The BC should look like this
$$BC(m,k,n) = (c,n')$$
$$BC^{-1}(c,k,n') = (m,n)$$
with the additional variable $n$ not symmetric, so in almost all cases:
$$n \not= n'$$
$m$... plaintext
$c$... encrypted value of $m$
$k$... key
$n$ would have the same block size as $m,c$
Given now a fixed $m,k$ we assume to calculate the BC for every possible $n$. Doing this we should also get that many different $c$ as results.
E.g. if $m,n$ has a block size of 128 bit and we calculate it for all $2^{128}$ values of $n$ (using the same $m,k$) we will get $2^{128}$ different $c$ as result.
Q: Is there any Block cipher (mode) like this? (BC with just a not symmetric key also works)
Further information:
If a BC is used in ECB mode (so no $n$) with a fixed key $k$ and we calculate it for every possible input $m$ (in block-size length) we also get that many different encrypted values $c$.
But if we use a fixed input and calculate AES with every possible key (with block-size length) we will get in mean only $(1-1/e)\approx 63\%$ of the values (afaik).

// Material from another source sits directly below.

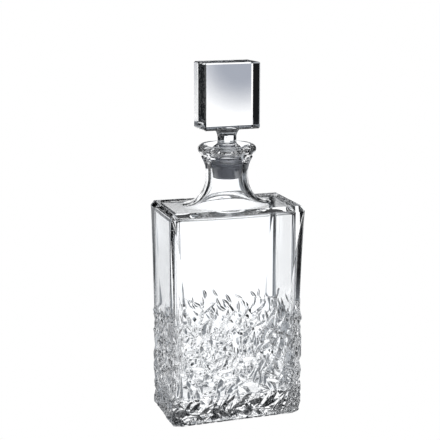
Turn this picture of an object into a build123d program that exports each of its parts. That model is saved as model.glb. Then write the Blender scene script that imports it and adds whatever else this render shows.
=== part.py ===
"""Cut crystal decanter: a square-shouldered glass bottle with a block stopper.

Millimetres, +Z up, the origin at the centre of the base, on the surface it stands on.
X runs across the wide front, Y from the front (-Y) to the back (+Y).
The object is three pieces: the bottle, the solid glass stopper, and the ribbed
sleeve on the stopper's peg that seals the neck.
"""
from build123d import *
from math import atan, cos, degrees, pi, sin, sqrt
import os

# --- bottle body ---
body_width = 107.6          # X
body_depth = 60.0           # Y
shoulder_height = 170.0     # base to the flat of the shoulder
wall = 5.2                  # side walls
base_thickness = 18.0       # heavy solid base
shoulder_thickness = 5.5    # glass over the cavity
bevel_inset = 2.0           # cut band round the shoulder's edge, measured inwards
bevel_drop = 4.0            # the same band, measured down the walls
cavity_corner = 5.0         # radius of the cavity's upright edges
cavity_fillet = 4.6         # radius round the cavity's floor and ceiling
base_edge = 1.6             # ground edge round the foot

# --- corner scoops: each upright corner is cut away by a slowly deepening scoop ---
scoop_front_width = 12.6    # its width on the front or back face, at its lower end
scoop_side_width = 7.0      # its width on the side face, at its lower end
scoop_bottom = 86.0         # height of its lower end
scoop_lip = 5.0             # rise of the rounded lip at its lower end
scoop_curve = 0.65          # it deepens as this power of the distance below its top
corner_front_width = 5.6    # plain cut corner below the scoop, on the front or back
cut_reach = 12.0            # how far the cutting tool stands out past the corner

# --- neck: radii grow outwards from the bore, heights upwards from the shoulder ---
bore_radius = 12.7
neck_wall = 3.8             # at the waist, the narrowest place
waist_rise = 22.0           # shoulder to waist
flare_reach = 20.0          # how far the neck's foot spreads along X
flare_margin = 0.6          # flat left between the flare and the bevel, front and back
collar_spread = 3.7         # how far the flared collar stands out from the waist
collar_foot_rise = 5.6      # waist to the foot of the collar
collar_depth = 9.6          # foot of the collar to its lip
groove_depth = 1.1          # groove between collar and rim
rim_spread = 6.3            # how far the rim stands out from the waist
rim_rise = 24.8             # waist to the top of the rim
rim_roll = 3.6              # radius of the rim's rounded section
seat_drop = 7.0             # rim's top down to where the conical mouth meets the bore

# --- stopper ---
block_width = 45.2          # X
block_depth = 25.5          # Y
block_height = 51.0
block_edge = 1.0            # ground edges of the block
block_rise = 12.4           # rim's top to the block's underside
stopper_turn = 3.0          # degrees: how the stopper stands about the neck's axis
stem_radius = 7.4
stem_rise = 2.2             # rim's top to the straight part of the stem
stem_length = 3.2           # straight part of the stem
block_foot_radius = 11.4    # the stem's flare where it joins the block
flange_overhang = 0.8       # how much wider than the bore the glass flange is
peg_end = 1.0               # how far the peg's end stands above the sleeve's end
peg_rounding = 0.8

# --- seal ---
seal_length = 18.9
seal_wall = 3.2             # at a rib
skirt_step = 0.9            # how much slimmer the smooth skirt below the ribs is
skirt_taper = 0.6           # and how much slimmer again at its lower end
rib_count = 3
rib_pitch = 3.1
rib_height = 0.9
seal_rounding = 1.4

# --- clearances ---
seat_gap = 0.3              # stopper flange to mouth, and flange to sleeve
bore_gap = 0.3              # sleeve to bore
peg_gap = 0.05              # peg to sleeve, a running fit

# --- places that follow from the sizes above ---
waist_height = shoulder_height + waist_rise
waist_radius = bore_radius + neck_wall
rim_height = waist_height + rim_rise
rim_radius = waist_radius + rim_spread
collar_foot_height = waist_height + collar_foot_rise
collar_height = collar_foot_height + collar_depth
collar_radius = waist_radius + collar_spread
roll_centre_radius = rim_radius - rim_roll
roll_centre_height = rim_height - rim_roll
seat_height = rim_height - seat_drop
seal_top_height = seat_height - seat_gap
seal_radius = bore_radius - bore_gap
seal_bore_radius = seal_radius - seal_wall
peg_radius = seal_bore_radius - peg_gap
flange_radius = bore_radius + flange_overhang
stem_bottom_height = rim_height + stem_rise
stem_top_height = stem_bottom_height + stem_length
block_bottom_height = rim_height + block_rise

os.makedirs("parts", exist_ok=True)


def solid_of_revolution(outline):
    """Turn a closed outline of (radius, height) points about the Z axis."""
    return revolve(Plane.XZ * make_face(outline), Axis.Z)


def flare_sections(top_radius, reach_x, reach_y, top_height, drop, steps=7):
    """Quarter-ellipse trumpet: a round top that spreads into a wider oval foot."""
    sections = []
    for step in range(steps + 1):
        turn = (pi / 2) * step / steps
        spread = 1 - cos(turn)
        height = top_height - drop * sin(turn)
        oval = Ellipse(top_radius + reach_x * spread, top_radius + reach_y * spread)
        sections.append(Location((0, 0, height)) * oval)
    return sections


def body_block():
    """Upright block with the bevelled band round its shoulder and a ground foot."""
    straight = extrude(Rectangle(body_width, body_depth), shoulder_height - bevel_drop)
    top_plane = Plane.XY.offset(shoulder_height - bevel_drop)
    bevel_taper = degrees(atan(bevel_inset / bevel_drop))
    band = extrude(top_plane * Rectangle(body_width, body_depth), bevel_drop, taper=bevel_taper)
    block = straight + band
    foot = block.edges().group_by(Axis.Z)[0]
    return chamfer(foot, base_edge)


def corner_scoop(side_x, side_y):
    """Cutter for one upright corner: the long scoop, its lip, and the plain cut below."""
    slant = sqrt(scoop_front_width ** 2 + scoop_side_width ** 2)
    scoop_depth = scoop_front_width * scoop_side_width / slant
    plain_depth = scoop_depth * corner_front_width / scoop_front_width
    scoop_top = shoulder_height - bevel_drop
    fall = scoop_top - scoop_bottom
    curve = [(scoop_depth * part ** scoop_curve, scoop_top - fall * part)
             for part in (0.0, 0.04, 0.12, 0.25, 0.45, 0.7, 1.0)]
    lip_end = (plain_depth, scoop_bottom - scoop_lip)
    lip = ThreePointArc(curve[-1], ((scoop_depth + plain_depth) / 2 + 0.25 * plain_depth,
                                    scoop_bottom - 0.72 * scoop_lip), lip_end)
    below = -cut_reach
    outline = Spline(*curve)
    outline += lip
    outline += Polyline(lip_end, (plain_depth, below), (-cut_reach, below),
                        (-cut_reach, scoop_top), curve[0])
    # The profile's first axis points inwards from the corner, its second one up.
    inwards = Vector(-side_x * scoop_side_width, -side_y * scoop_front_width, 0).normalized()
    corner = Vector(side_x * body_width / 2, side_y * body_depth / 2, 0)
    profile_plane = Plane(origin=corner, x_dir=inwards, z_dir=inwards.cross(Vector(0, 0, 1)))
    return extrude(profile_plane * make_face(outline), 2 * slant, both=True)


def neck_solid():
    """Oval flare at the shoulder, round neck, flared collar, groove and rounded rim."""
    flare_y = body_depth / 2 - bevel_inset - flare_margin - waist_radius
    flare = loft(flare_sections(waist_radius, flare_reach, flare_y, waist_height, waist_rise))
    roll_foot = (roll_centre_radius + rim_roll * cos(pi / 4),
                 roll_centre_height - rim_roll * sin(pi / 4))
    groove = (collar_radius - groove_depth, (collar_height + roll_foot[1]) / 2)
    collar_foot = (waist_radius, collar_foot_height - collar_depth / 5)
    outline = Polyline((0, rim_height), (0, waist_height), (waist_radius, waist_height),
                       collar_foot)
    outline += Spline(collar_foot,
                      (waist_radius + collar_spread / 4, collar_foot_height + collar_depth / 7),
                      (collar_radius, collar_height), tangents=[(0, 1), (0.35, 1)])
    outline += Polyline((collar_radius, collar_height), groove, roll_foot)
    outline += ThreePointArc(roll_foot, (rim_radius, roll_centre_height),
                             (roll_centre_radius, rim_height))
    outline += Line((roll_centre_radius, rim_height), (0, rim_height))
    return flare + solid_of_revolution(outline)


def cavity_solid():
    """The hollow: a rounded box, a flare into the neck, the bore and the conical mouth."""
    width = body_width - 2 * wall
    depth = body_depth - 2 * wall
    ceiling = shoulder_height - shoulder_thickness
    room = extrude(Plane.XY.offset(base_thickness) * RectangleRounded(width, depth, cavity_corner),
                   ceiling - base_thickness)
    level_edges = room.edges().group_by(Axis.Z)
    room = fillet(level_edges[0] + level_edges[-1], cavity_fillet)

    reach_x = flare_reach + neck_wall
    reach_y = depth / 2 - cavity_fillet - bore_radius
    drop = waist_height - ceiling
    flare = loft(flare_sections(bore_radius, reach_x, reach_y, waist_height, drop))

    lip_radius = roll_centre_radius - rim_roll
    cone_top = seat_height + lip_radius - bore_radius
    below_waist = waist_height - 1
    above_rim = rim_height + 1
    outline = Polyline((0, below_waist), (bore_radius, below_waist), (bore_radius, seat_height),
                       (lip_radius, cone_top), (lip_radius, roll_centre_height))
    outline += ThreePointArc((lip_radius, roll_centre_height),
                             (roll_centre_radius - rim_roll * cos(pi / 4),
                              roll_centre_height + rim_roll * sin(pi / 4)),
                             (roll_centre_radius, rim_height))
    outline += Polyline((roll_centre_radius, rim_height), (roll_centre_radius, above_rim),
                        (0, above_rim), (0, below_waist))
    return room + flare + solid_of_revolution(outline)


def make_bottle():
    body = body_block()
    for side_x in (-1, 1):
        for side_y in (-1, 1):
            body -= corner_scoop(side_x, side_y)
    return body + neck_solid() - cavity_solid()


def make_stopper():
    """Block, stem, flange and peg in one piece of glass."""
    block = Location((0, 0, block_bottom_height + block_height / 2)) * Box(
        block_width, block_depth, block_height)
    block = chamfer(block.edges(), block_edge)

    # The flange's underside lies parallel to the mouth's 45 degree cone, seat_gap away from it.
    flange_height = seat_height + flange_overhang + seat_gap * sqrt(2)
    flange_foot = flange_radius - (flange_height - seat_height)
    peg_bottom = seal_top_height - seal_length + peg_end
    inside_block = block_bottom_height + block_edge
    outline = Polyline((0, inside_block), (0, peg_bottom),
                       (peg_radius - peg_rounding, peg_bottom),
                       (peg_radius, peg_bottom + peg_rounding),
                       (peg_radius, seat_height), (flange_foot, seat_height),
                       (flange_radius, flange_height))
    outline += Spline((flange_radius, flange_height),
                      (0.48 * stem_radius + 0.52 * flange_radius,
                       (flange_height + stem_bottom_height) / 2),
                      (stem_radius, stem_bottom_height),
                      tangents=[(-1.0, 0.55), (0, 1)])
    outline += Line((stem_radius, stem_bottom_height), (stem_radius, stem_top_height))
    outline += Spline((stem_radius, stem_top_height),
                      (0.74 * stem_radius + 0.26 * block_foot_radius,
                       0.42 * stem_top_height + 0.58 * block_bottom_height),
                      (block_foot_radius, block_bottom_height),
                      tangents=[(0, 1), (1.0, 0.45)])
    outline += Polyline((block_foot_radius, block_bottom_height),
                        (block_foot_radius, inside_block), (0, inside_block))
    stopper = block + solid_of_revolution(outline)
    return Rot(0, 0, stopper_turn) * stopper


def make_seal():
    """Translucent sleeve on the peg: ribs at the top, a smooth tapering skirt below them."""
    bottom = seal_top_height - seal_length
    groove = seal_radius - rib_height
    skirt_top = (seal_radius - skirt_step, seal_top_height - rib_count * rib_pitch)
    lower = skirt_top[0] - skirt_taper
    skirt_foot = (lower, bottom + seal_rounding)
    outline = Polyline((seal_bore_radius, bottom), (lower - seal_rounding, bottom))
    outline += ThreePointArc((lower - seal_rounding, bottom),
                             (lower - seal_rounding * (1 - cos(pi / 4)),
                              bottom + seal_rounding * (1 - sin(pi / 4))),
                             skirt_foot)
    ribs = [skirt_foot, skirt_top]
    for rib in range(rib_count):
        rib_low = skirt_top[1] + rib * rib_pitch
        ribs += [(seal_radius, rib_low + 0.35 * rib_pitch), (seal_radius, rib_low + 0.7 * rib_pitch),
                 (groove, rib_low + rib_pitch)]
    ribs += [(seal_bore_radius, seal_top_height), (seal_bore_radius, bottom)]
    outline += Polyline(*ribs)
    return solid_of_revolution(outline)


pieces = {
    "bottle": make_bottle(),
    "stopper": make_stopper(),
    "stopper_seal": make_seal(),
}

for name, shape in pieces.items():
    shape.label = name
    export_step(shape, f"parts/{name}.step")
    size = shape.bounding_box().size
    print(f"{name}: {size.X:.1f} x {size.Y:.1f} x {size.Z:.1f} mm, {shape.volume / 1000:.1f} cm3")

room = cavity_solid() & Location((0, 0, base_thickness)) * Cylinder(
    body_width, waist_height - base_thickness, align=(Align.CENTER, Align.CENTER, Align.MIN))
print(f"holds about {room.volume / 1000:.0f} ml to the neck's waist")
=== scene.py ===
"""Looks of the cut crystal decanter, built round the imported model. Metres, +Z up."""
from math import cos, pi, radians, sin, sqrt

import bpy
import numpy as np
from mathutils import Matrix, Vector


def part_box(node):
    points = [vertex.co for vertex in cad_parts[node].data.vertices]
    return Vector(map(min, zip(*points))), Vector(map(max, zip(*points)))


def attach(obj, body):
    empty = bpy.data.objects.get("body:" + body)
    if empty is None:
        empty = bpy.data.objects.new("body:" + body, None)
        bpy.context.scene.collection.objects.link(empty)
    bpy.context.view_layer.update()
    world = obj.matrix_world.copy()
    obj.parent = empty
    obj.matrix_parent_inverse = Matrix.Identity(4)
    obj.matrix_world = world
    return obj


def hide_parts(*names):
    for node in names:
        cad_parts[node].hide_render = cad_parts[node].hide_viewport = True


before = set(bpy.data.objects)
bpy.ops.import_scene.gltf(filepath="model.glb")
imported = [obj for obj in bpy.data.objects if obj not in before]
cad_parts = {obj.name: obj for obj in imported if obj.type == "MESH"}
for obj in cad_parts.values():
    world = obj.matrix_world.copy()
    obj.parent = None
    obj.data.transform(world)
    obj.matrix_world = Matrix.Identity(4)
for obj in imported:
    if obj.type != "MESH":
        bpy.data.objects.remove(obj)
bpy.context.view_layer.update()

# --- sizes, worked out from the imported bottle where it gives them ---
bottle_low, bottle_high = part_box("bottle")
half_width = (bottle_high.x - bottle_low.x) / 2
half_depth = (bottle_high.y - bottle_low.y) / 2
rim_height = bottle_high.z
MM = 0.001

shoulder_height = rim_height - 46.8 * MM
bevel_inset = 2.0 * MM
bevel_drop = 4.0 * MM
bevel_bow = 1.6 * MM            # the cut band is this much deeper in the middle of a wide side
band_corner = 0.15 * MM         # the band's corners are cut off by next to nothing
foot_edge = 1.6 * MM
wall = 5.2 * MM
base_thickness = 18.0 * MM
shoulder_thickness = 5.5 * MM
cavity_corner = 5.0 * MM
cavity_fillet = 4.6 * MM        # rounding round the cavity's floor
ceiling_fillet = 2.0 * MM       # and round its ceiling, where the edge looks crisper
CORNER_NARROWING = 0.6          # how much the cavity's corners tighten towards its floor
foot_hollow = 0.9 * MM          # shallow hollow under the base
foot_rim = 6.0 * MM             # width of the ring it stands on
# Rings of the hollow: share of the way out to the foot's ring, and share of the full rise.
UNDERSIDE = ((0.25, 1.0), (0.6, 0.85), (0.9, 0.35), (1.0, 0.0))

scoop_front = 12.6 * MM
scoop_side = 7.0 * MM
scoop_bottom = 86.0 * MM
scoop_lip = 5.0 * MM
SCOOP_CURVE = 0.65              # power of the distance from its top by which it deepens
corner_front = 5.6 * MM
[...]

I'm looking for a way to include all values but make the inverse infeasible to calculate.
Also if:
$$BC(m_1,k,n_1) = (c_1,n_1')$$
$$BC(m_2,k,n_2) = (c_2,n_2')$$
is known it should still be infeasible to calculate ($n_*'$ and $n_°$ in)
$$BC^{-1}(c_1,k,n_*') = (m_2,n_*)$$
$$BC(m_1,k,n_°) = (c_2,n_°')$$
In each instance only a plaintext of a single block size will be used.
If the forward direction was computed the backward direction should also be known.